I’ve had CMT my entire life. It runs on my dad’s side of the family. My parents knew I had CMT when I was born, but a genetic test confirmed it as a toddler. Early on, CMT affected me most by watching the effects it had on my dad, uncle and grandmother. The memory of my dad walking me down the aisle at my wedding hits me especially hard. Would I require an operation to help me walk one day, too? And now I was married — what about motherhood and CMT?
Now in my 30s, the cruelty of CMT has slowly started taking its toll. I struggle to stand for long periods of time, I can’t wear heels and I have very sensitive feet, unable to walk on surfaces like sand. The possibility — and fear — of passing CMT onto my children has always been a concern. The fact that my future son or daughter would have a 50% chance of being diagnosed with CMT was an overwhelming thought. Early in our marriage, my husband and I spoke to a specialist to understand our available options for starting a family. We decided to try having a baby naturally.
I Don’t Want to Worry about the Future
When I was pregnant, we chose not to get our little one tested for the CMT gene. Because of the CMT type I have, we knew if the baby were a boy and had CMT, he would be more likely to show symptoms early. If it were a girl, she would probably not be affected until later in life based on our family history. During our 20-week appointment, we found out I was having a boy. While excited, it was the first time I felt that pang of guilt. What if I pass CMT onto my son, and it has a much greater impact?
When you’re pregnant or a mom with CMT, fear and guilt are constant emotions. We feel guilty about not wanting to pass CMT on to our children and fear what the future may hold.
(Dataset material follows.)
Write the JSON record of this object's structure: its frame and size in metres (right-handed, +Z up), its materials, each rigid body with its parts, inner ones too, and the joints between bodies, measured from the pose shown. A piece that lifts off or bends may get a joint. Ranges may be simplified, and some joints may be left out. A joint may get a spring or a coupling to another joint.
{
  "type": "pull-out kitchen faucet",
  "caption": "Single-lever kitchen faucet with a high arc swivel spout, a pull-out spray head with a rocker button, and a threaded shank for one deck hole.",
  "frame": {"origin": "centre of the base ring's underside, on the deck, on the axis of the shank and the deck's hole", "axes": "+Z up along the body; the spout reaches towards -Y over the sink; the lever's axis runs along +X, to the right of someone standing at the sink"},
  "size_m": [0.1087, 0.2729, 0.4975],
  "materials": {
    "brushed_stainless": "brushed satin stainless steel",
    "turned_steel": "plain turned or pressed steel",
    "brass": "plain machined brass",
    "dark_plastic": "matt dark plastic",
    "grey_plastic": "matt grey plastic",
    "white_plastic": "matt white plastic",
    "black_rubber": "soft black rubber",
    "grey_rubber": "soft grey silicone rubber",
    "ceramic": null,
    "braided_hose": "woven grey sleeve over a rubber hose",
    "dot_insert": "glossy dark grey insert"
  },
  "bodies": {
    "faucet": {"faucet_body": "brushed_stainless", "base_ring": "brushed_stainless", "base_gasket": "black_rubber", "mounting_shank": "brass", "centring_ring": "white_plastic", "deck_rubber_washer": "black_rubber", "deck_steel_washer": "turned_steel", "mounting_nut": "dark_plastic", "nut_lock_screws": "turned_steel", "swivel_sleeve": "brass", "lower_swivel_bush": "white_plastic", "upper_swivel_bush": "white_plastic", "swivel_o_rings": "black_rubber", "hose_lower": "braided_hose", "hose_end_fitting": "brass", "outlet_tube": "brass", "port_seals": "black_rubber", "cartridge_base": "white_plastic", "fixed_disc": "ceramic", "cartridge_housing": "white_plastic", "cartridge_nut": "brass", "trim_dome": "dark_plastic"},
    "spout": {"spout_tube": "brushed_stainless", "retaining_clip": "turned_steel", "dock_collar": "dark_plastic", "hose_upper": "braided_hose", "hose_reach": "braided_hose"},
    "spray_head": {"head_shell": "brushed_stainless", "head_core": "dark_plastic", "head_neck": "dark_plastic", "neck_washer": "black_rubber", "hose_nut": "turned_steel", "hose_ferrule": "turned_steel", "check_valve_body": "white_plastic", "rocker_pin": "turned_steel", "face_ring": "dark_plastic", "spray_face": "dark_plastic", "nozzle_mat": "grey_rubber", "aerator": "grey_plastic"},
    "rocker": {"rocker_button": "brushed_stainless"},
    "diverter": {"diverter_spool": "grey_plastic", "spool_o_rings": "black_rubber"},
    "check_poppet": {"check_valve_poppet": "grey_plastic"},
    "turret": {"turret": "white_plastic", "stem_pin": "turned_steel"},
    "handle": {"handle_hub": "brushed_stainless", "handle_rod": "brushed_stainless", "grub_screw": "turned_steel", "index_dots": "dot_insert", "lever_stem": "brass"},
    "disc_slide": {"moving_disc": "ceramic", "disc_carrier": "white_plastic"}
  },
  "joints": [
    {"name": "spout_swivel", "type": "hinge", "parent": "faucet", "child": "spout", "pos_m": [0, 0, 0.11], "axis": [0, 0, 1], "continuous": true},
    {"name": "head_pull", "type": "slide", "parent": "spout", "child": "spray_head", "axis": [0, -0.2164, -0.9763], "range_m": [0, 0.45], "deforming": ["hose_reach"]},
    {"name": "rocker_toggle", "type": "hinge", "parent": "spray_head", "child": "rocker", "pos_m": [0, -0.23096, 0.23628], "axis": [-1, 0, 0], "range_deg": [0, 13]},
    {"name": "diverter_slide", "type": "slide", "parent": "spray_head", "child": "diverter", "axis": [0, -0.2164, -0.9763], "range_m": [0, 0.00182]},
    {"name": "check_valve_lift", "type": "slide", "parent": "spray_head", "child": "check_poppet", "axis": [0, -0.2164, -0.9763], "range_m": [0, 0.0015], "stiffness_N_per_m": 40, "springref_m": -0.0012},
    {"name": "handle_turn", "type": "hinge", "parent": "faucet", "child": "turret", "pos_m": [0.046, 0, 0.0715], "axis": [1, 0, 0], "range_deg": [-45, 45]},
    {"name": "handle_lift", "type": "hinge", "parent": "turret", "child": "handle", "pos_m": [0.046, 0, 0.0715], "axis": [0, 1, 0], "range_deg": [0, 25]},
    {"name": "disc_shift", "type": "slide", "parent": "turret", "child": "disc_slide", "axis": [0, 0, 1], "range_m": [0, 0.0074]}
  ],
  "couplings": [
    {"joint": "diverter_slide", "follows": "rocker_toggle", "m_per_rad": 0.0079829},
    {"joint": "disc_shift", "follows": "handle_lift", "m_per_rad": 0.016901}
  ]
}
I worry about my son having CMT and missing out on playing with friends or participating in team sports. I don’t want either of us to have to endure surgeries in the years to come. I wonder if I’ll be able to type if I start to struggle with my hands or what adaptations I’ll have to make at work because my job requires a good deal of walking and standing.
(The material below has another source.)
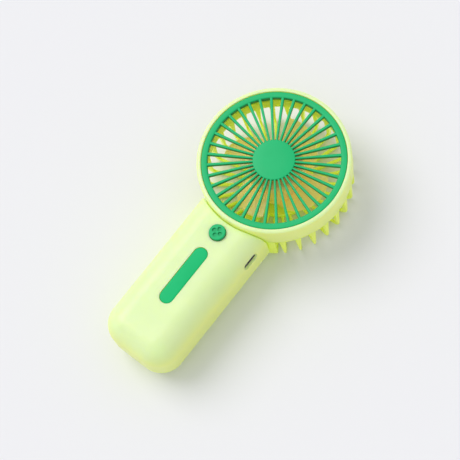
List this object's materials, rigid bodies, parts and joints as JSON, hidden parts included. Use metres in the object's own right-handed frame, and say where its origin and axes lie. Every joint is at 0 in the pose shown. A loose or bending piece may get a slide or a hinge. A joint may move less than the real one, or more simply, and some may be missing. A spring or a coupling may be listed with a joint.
{
  "type": "handheld electric fan",
  "caption": "Hand-held battery fan: a caged round head with a spinning impeller on a flat rounded handle with a push button, a light bar and a side charging socket.",
  "frame": {"origin": "on the impeller's axis, at the flat back of the head that the fan rests on", "axes": "+Z along the impeller's axis, out of the front grille; the handle runs towards -Y; +X is the side with the charging socket"},
  "size_m": [0.0784, 0.1585, 0.0375],
  "materials": {
    "lime_plastic": "satin moulded lime plastic",
    "green_plastic": "satin moulded green plastic",
    "blade_plastic": "satin, slightly translucent peach plastic",
    "lens_plastic": "smooth translucent green plastic",
    "cap_plastic": "fine-textured lime plastic",
    "white_plastic": "matt white plastic",
    "black_plastic": "matt black plastic",
    "screw_steel": "zinc-plated steel",
    "shaft_steel": "ground steel",
    "can_steel": "nickel-plated steel",
    "core_steel": "laminated electrical steel",
    "magnet": "dark bonded magnet",
    "bronze": "sintered bronze",
    "copper_wire": "enamelled copper wire",
    "board_green": "solder-masked board",
    "chip_black": "matt black packages",
    "lamp_white": "white lamp packages",
    "port_metal": "drawn stainless steel",
    "cell_sleeve": "shrink sleeve",
    "nickel_tab": "nickel strip",
    "foam": "closed-cell foam",
    "motor_wire": "black insulation",
    "red_wire": "red insulation",
    "black_wire": "black insulation"
  },
  "bodies": {
    "fan_body": {"head_ring": "lime_plastic", "front_grille": "green_plastic", "rear_guard": "lime_plastic", "rear_cap": "cap_plastic", "lead_channel_cover": "lime_plastic", "motor_base": "can_steel", "lower_bush": "bronze", "upper_bush": "bronze", "motor_board": "board_green", "motor_screws": "screw_steel", "motor_stator": "core_steel", "motor_coils": "copper_wire", "handle_front_shell": "lime_plastic", "handle_rear_shell": "lime_plastic", "handle_screws": "screw_steel", "tact_switch": "black_plastic", "light_lens": "lens_plastic", "light_box": "white_plastic", "indicator_lamps": "lamp_white", "circuit_board": "board_green", "board_chips": "chip_black", "board_screws": "screw_steel", "charging_port_shell": "port_metal", "charging_port_tongue": "black_plastic", "battery_cell": "cell_sleeve", "battery_tabs": "nickel_tab", "battery_foam_pad": "foam", "motor_leads": "motor_wire", "battery_lead_positive": "red_wire", "battery_lead_negative": "black_wire"},
    "rotor": {"motor_shaft": "shaft_steel", "shaft_clip": "black_plastic", "rotor_can": "can_steel", "magnet_ring": "magnet", "impeller": "blade_plastic"},
    "button": {"button_cap": "green_plastic", "switch_plunger": "black_plastic"}
  },
  "joints": [
    {"name": "impeller_spin", "type": "hinge", "parent": "fan_body", "child": "rotor", "pos_m": [0, 0, 0.0203], "axis": [0, 0, 1], "continuous": true},
    {"name": "button_press", "type": "slide", "parent": "fan_body", "child": "button", "axis": [0, 0, -1], "range_m": [0, 0.0004], "stiffness_N_per_m": 1500, "springref_m": -0.0003}
  ]
}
Treatments would mean not worrying about how CMT could affect my family and me in the future. Research to successfully develop treatments would take an immense weight off of women with CMT, as no one should have to choose between motherhood and CMT for another generation.
Today, our little boy is nearly 3 years old and thankfully showing no signs of CMT. He is walking and climbing like other boys his age. We continue to monitor his growth and progress.
The Truth about Motherhood and CMT
Having a child is one of the hardest things I’ve ever done but being a mom with CMT adds an extra layer. It’s essential to have support. Talk to your loved ones to help them understand why you’ve made the decision you’ve made and be prepared for some to disagree (we were lucky this didn’t happen to us, but I can imagine it does). I completely understand why some people choose not to have children. That is such a brave thing to admit.
For those who don’t have CMT, be open to discussing with your friend or family member who does how they feel about having CMT and what it means for them. It’s so different for everyone. A textbook description won’t match what somebody is going through when it comes to motherhood and CMT.
Leanne is 31 and lives with CMT1X. She is an events manager for a large financial company and enjoys spending time with her husband and 3-year-old son.